Task requirements ->
Render the following material again verbatim, leaving nothing out.

Stored data ->
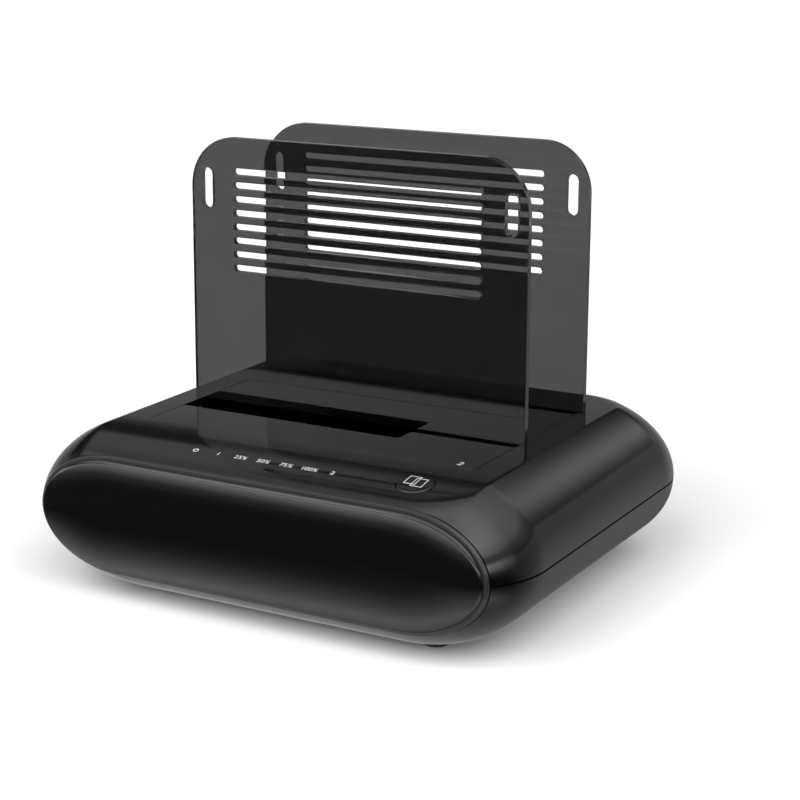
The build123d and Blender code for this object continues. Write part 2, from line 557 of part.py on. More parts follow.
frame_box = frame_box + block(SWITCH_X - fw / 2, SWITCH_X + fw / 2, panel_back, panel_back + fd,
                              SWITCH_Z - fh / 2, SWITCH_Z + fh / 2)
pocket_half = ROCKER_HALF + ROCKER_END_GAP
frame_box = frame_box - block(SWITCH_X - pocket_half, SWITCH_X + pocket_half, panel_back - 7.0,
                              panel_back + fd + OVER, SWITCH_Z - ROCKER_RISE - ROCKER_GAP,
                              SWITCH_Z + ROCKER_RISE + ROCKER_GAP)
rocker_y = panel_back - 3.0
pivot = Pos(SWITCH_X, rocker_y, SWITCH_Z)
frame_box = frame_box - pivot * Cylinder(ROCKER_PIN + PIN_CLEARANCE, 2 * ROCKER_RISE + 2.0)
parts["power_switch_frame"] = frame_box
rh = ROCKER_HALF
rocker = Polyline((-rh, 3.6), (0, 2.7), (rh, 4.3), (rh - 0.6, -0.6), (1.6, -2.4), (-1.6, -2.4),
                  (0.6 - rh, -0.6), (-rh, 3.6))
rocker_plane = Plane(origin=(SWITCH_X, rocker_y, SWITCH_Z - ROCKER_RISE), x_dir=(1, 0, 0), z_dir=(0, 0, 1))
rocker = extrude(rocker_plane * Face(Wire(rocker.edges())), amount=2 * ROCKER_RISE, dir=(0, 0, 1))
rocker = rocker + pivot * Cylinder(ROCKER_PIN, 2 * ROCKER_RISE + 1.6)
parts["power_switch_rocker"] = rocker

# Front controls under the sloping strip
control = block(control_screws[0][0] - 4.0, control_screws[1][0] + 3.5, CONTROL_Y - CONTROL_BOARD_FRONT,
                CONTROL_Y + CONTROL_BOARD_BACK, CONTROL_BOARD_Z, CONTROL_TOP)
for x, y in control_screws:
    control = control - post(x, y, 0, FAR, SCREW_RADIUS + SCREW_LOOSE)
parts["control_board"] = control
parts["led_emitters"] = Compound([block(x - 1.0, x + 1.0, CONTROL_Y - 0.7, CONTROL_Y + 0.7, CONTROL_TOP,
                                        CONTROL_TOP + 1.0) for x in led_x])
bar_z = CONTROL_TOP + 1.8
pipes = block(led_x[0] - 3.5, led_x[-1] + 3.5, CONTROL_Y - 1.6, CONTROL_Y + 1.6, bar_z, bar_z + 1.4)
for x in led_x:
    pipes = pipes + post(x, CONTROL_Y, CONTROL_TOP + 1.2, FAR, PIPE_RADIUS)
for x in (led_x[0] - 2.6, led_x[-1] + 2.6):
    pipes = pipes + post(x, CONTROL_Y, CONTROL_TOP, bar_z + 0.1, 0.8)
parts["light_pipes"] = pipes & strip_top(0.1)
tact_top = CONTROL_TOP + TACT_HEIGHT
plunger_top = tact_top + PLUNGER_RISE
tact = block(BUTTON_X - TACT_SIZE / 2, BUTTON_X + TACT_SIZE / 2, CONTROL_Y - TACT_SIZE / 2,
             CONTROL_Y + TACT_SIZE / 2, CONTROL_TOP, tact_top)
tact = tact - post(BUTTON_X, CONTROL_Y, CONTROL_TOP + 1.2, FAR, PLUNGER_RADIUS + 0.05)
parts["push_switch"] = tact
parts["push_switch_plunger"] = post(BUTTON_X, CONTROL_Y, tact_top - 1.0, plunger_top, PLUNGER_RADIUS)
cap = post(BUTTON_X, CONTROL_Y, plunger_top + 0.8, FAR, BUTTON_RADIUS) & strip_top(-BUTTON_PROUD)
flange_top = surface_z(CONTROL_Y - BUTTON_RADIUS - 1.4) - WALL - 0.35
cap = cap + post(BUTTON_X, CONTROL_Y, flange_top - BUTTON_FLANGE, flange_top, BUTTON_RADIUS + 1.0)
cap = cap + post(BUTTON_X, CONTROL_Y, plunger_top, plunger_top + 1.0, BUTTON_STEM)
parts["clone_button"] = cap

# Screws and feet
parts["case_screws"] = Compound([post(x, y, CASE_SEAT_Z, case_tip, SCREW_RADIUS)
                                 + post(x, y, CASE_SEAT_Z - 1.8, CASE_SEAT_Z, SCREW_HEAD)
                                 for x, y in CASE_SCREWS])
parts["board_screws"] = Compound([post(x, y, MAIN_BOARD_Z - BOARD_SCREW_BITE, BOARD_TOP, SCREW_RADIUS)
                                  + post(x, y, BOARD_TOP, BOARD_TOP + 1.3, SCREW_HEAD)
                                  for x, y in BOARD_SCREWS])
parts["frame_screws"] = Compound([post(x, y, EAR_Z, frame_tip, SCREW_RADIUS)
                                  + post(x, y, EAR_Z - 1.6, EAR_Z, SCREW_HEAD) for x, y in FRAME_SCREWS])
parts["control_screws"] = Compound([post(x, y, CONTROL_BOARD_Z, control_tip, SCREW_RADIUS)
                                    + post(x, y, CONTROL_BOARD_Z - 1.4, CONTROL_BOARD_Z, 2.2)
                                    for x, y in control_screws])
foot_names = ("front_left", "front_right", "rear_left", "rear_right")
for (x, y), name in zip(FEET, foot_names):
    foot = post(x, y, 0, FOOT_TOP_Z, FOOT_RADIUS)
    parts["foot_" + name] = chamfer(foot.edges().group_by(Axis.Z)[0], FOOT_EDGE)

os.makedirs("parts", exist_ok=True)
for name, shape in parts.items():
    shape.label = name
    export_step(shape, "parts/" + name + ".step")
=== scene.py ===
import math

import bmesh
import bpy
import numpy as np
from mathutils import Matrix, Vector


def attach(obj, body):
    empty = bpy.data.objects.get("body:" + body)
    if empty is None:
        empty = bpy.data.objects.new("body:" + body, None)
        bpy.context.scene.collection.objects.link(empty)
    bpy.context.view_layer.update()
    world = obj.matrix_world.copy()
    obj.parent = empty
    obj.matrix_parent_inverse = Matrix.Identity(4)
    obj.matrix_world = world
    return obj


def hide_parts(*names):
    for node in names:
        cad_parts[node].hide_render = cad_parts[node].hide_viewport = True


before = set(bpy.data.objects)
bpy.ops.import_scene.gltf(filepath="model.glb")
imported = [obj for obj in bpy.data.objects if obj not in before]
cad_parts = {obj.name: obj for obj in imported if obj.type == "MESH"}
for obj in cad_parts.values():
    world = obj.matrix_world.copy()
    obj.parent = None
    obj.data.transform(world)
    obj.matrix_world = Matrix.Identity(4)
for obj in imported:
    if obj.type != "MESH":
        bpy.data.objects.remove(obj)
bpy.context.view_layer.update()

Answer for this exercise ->
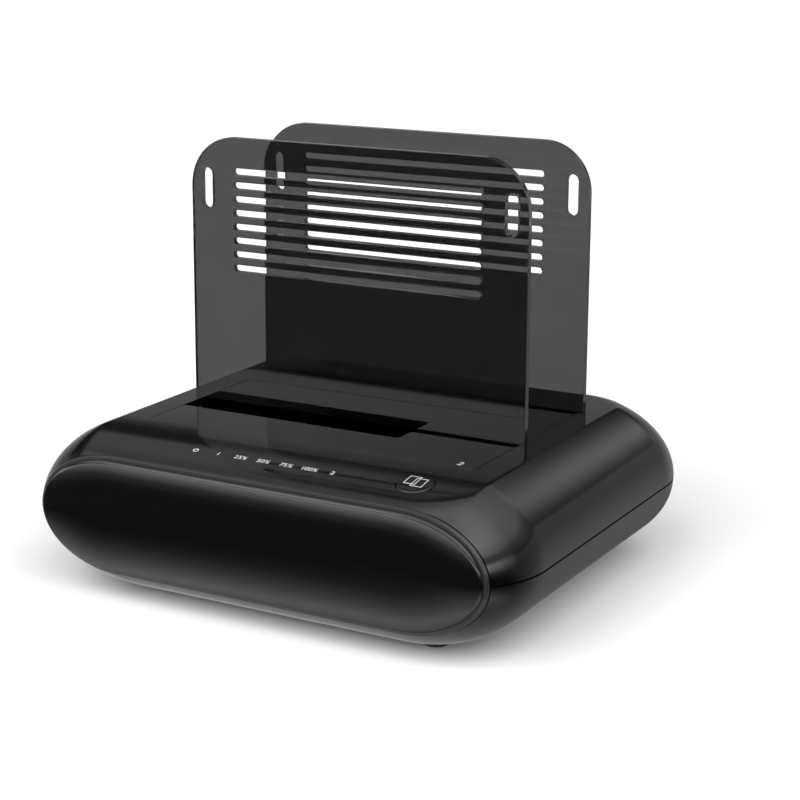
The build123d and Blender code for this object continues. Write part 2, from line 557 of part.py on. More parts follow.
frame_box = frame_box + block(SWITCH_X - fw / 2, SWITCH_X + fw / 2, panel_back, panel_back + fd,
                              SWITCH_Z - fh / 2, SWITCH_Z + fh / 2)
pocket_half = ROCKER_HALF + ROCKER_END_GAP
frame_box = frame_box - block(SWITCH_X - pocket_half, SWITCH_X + pocket_half, panel_back - 7.0,
                              panel_back + fd + OVER, SWITCH_Z - ROCKER_RISE - ROCKER_GAP,
                              SWITCH_Z + ROCKER_RISE + ROCKER_GAP)
rocker_y = panel_back - 3.0
pivot = Pos(SWITCH_X, rocker_y, SWITCH_Z)
frame_box = frame_box - pivot * Cylinder(ROCKER_PIN + PIN_CLEARANCE, 2 * ROCKER_RISE + 2.0)
parts["power_switch_frame"] = frame_box
rh = ROCKER_HALF
rocker = Polyline((-rh, 3.6), (0, 2.7), (rh, 4.3), (rh - 0.6, -0.6), (1.6, -2.4), (-1.6, -2.4),
                  (0.6 - rh, -0.6), (-rh, 3.6))
rocker_plane = Plane(origin=(SWITCH_X, rocker_y, SWITCH_Z - ROCKER_RISE), x_dir=(1, 0, 0), z_dir=(0, 0, 1))
rocker = extrude(rocker_plane * Face(Wire(rocker.edges())), amount=2 * ROCKER_RISE, dir=(0, 0, 1))
rocker = rocker + pivot * Cylinder(ROCKER_PIN, 2 * ROCKER_RISE + 1.6)
parts["power_switch_rocker"] = rocker

# Front controls under the sloping strip
control = block(control_screws[0][0] - 4.0, control_screws[1][0] + 3.5, CONTROL_Y - CONTROL_BOARD_FRONT,
                CONTROL_Y + CONTROL_BOARD_BACK, CONTROL_BOARD_Z, CONTROL_TOP)
for x, y in control_screws:
    control = control - post(x, y, 0, FAR, SCREW_RADIUS + SCREW_LOOSE)
parts["control_board"] = control
parts["led_emitters"] = Compound([block(x - 1.0, x + 1.0, CONTROL_Y - 0.7, CONTROL_Y + 0.7, CONTROL_TOP,
                                        CONTROL_TOP + 1.0) for x in led_x])
bar_z = CONTROL_TOP + 1.8
pipes = block(led_x[0] - 3.5, led_x[-1] + 3.5, CONTROL_Y - 1.6, CONTROL_Y + 1.6, bar_z, bar_z + 1.4)
for x in led_x:
    pipes = pipes + post(x, CONTROL_Y, CONTROL_TOP + 1.2, FAR, PIPE_RADIUS)
for x in (led_x[0] - 2.6, led_x[-1] + 2.6):
    pipes = pipes + post(x, CONTROL_Y, CONTROL_TOP, bar_z + 0.1, 0.8)
parts["light_pipes"] = pipes & strip_top(0.1)
tact_top = CONTROL_TOP + TACT_HEIGHT
plunger_top = tact_top + PLUNGER_RISE
tact = block(BUTTON_X - TACT_SIZE / 2, BUTTON_X + TACT_SIZE / 2, CONTROL_Y - TACT_SIZE / 2,
             CONTROL_Y + TACT_SIZE / 2, CONTROL_TOP, tact_top)
tact = tact - post(BUTTON_X, CONTROL_Y, CONTROL_TOP + 1.2, FAR, PLUNGER_RADIUS + 0.05)
parts["push_switch"] = tact
parts["push_switch_plunger"] = post(BUTTON_X, CONTROL_Y, tact_top - 1.0, plunger_top, PLUNGER_RADIUS)
cap = post(BUTTON_X, CONTROL_Y, plunger_top + 0.8, FAR, BUTTON_RADIUS) & strip_top(-BUTTON_PROUD)
flange_top = surface_z(CONTROL_Y - BUTTON_RADIUS - 1.4) - WALL - 0.35
cap = cap + post(BUTTON_X, CONTROL_Y, flange_top - BUTTON_FLANGE, flange_top, BUTTON_RADIUS + 1.0)
cap = cap + post(BUTTON_X, CONTROL_Y, plunger_top, plunger_top + 1.0, BUTTON_STEM)
parts["clone_button"] = cap

# Screws and feet
parts["case_screws"] = Compound([post(x, y, CASE_SEAT_Z, case_tip, SCREW_RADIUS)
                                 + post(x, y, CASE_SEAT_Z - 1.8, CASE_SEAT_Z, SCREW_HEAD)
                                 for x, y in CASE_SCREWS])
parts["board_screws"] = Compound([post(x, y, MAIN_BOARD_Z - BOARD_SCREW_BITE, BOARD_TOP, SCREW_RADIUS)
                                  + post(x, y, BOARD_TOP, BOARD_TOP + 1.3, SCREW_HEAD)
                                  for x, y in BOARD_SCREWS])
parts["frame_screws"] = Compound([post(x, y, EAR_Z, frame_tip, SCREW_RADIUS)
                                  + post(x, y, EAR_Z - 1.6, EAR_Z, SCREW_HEAD) for x, y in FRAME_SCREWS])
parts["control_screws"] = Compound([post(x, y, CONTROL_BOARD_Z, control_tip, SCREW_RADIUS)
                                    + post(x, y, CONTROL_BOARD_Z - 1.4, CONTROL_BOARD_Z, 2.2)
                                    for x, y in control_screws])
foot_names = ("front_left", "front_right", "rear_left", "rear_right")
for (x, y), name in zip(FEET, foot_names):
    foot = post(x, y, 0, FOOT_TOP_Z, FOOT_RADIUS)
    parts["foot_" + name] = chamfer(foot.edges().group_by(Axis.Z)[0], FOOT_EDGE)

os.makedirs("parts", exist_ok=True)
for name, shape in parts.items():
    shape.label = name
    export_step(shape, "parts/" + name + ".step")
=== scene.py ===
import math

import bmesh
import bpy
import numpy as np
from mathutils import Matrix, Vector


def attach(obj, body):
    empty = bpy.data.objects.get("body:" + body)
    if empty is None:
        empty = bpy.data.objects.new("body:" + body, None)
        bpy.context.scene.collection.objects.link(empty)
    bpy.context.view_layer.update()
    world = obj.matrix_world.copy()
    obj.parent = empty
    obj.matrix_parent_inverse = Matrix.Identity(4)
    obj.matrix_world = world
    return obj


def hide_parts(*names):
    for node in names:
        cad_parts[node].hide_render = cad_parts[node].hide_viewport = True


before = set(bpy.data.objects)
bpy.ops.import_scene.gltf(filepath="model.glb")
imported = [obj for obj in bpy.data.objects if obj not in before]
cad_parts = {obj.name: obj for obj in imported if obj.type == "MESH"}
for obj in cad_parts.values():
    world = obj.matrix_world.copy()
    obj.parent = None
    obj.data.transform(world)
    obj.matrix_world = Matrix.Identity(4)
for obj in imported:
    if obj.type != "MESH":
        bpy.data.objects.remove(obj)
bpy.context.view_layer.update()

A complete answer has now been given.